8. Our Man in Havana by Graham Greene


Graham Green’s spy novel Our Man in Havana has been adapted into a movie, an opera, and a stage production. A satirical story follows an MI6 man, Wormold, a former vacuum-cleaner salesperson in Cuba recruited by British intelligence in pre-Castro days. All he has to do is carry out a little espionage and file a few reports. But he dislikes his job and files bogus reports out of spite. So when the stories he makes up begin coming true, he must scramble to make things right or risk losing his income and reputation.

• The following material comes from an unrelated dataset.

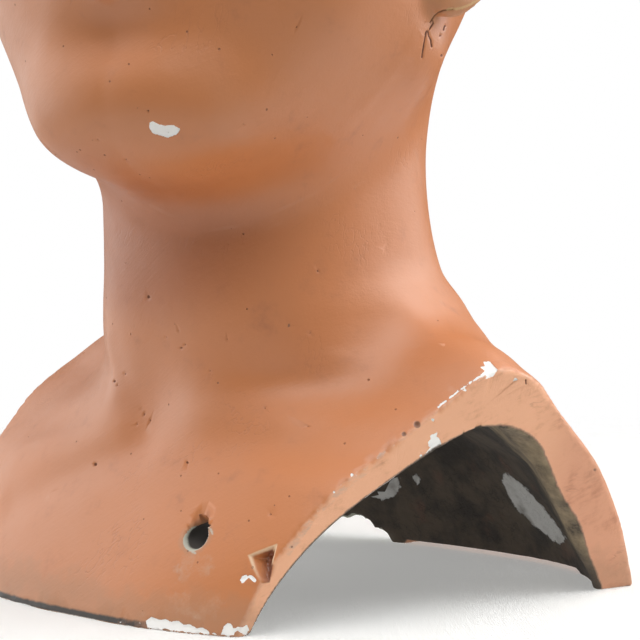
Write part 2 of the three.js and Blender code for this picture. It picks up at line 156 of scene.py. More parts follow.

It is a light, easy read, with a delicate balance of intelligence, humor, and irony in a story of unforeseen and unintended consequences. Greene’s characters talk like real people and make decisions real people make (even the bad ones).

I recommend it because

It’s different: it’s a comedy, mystery, and thriller—a satire on the murky activity of spying. Well written with a good plot, this book is an amusing take on the world of espionage until Havana becomes a scary place.

In conclusion

I hope you’ll enjoy these books/movies, even for the second or third time. They are classics for a reason, and every time you read them, you’ll learn something new from these brilliant creators of thriller novels.



One Comment

    • I. Hakanson

    • 4 months ago

    I’m a huge fan of thriller novels and I think the last one on your list is the only one I haven’t either read or seen! Great list! I’ll have to check that last one out.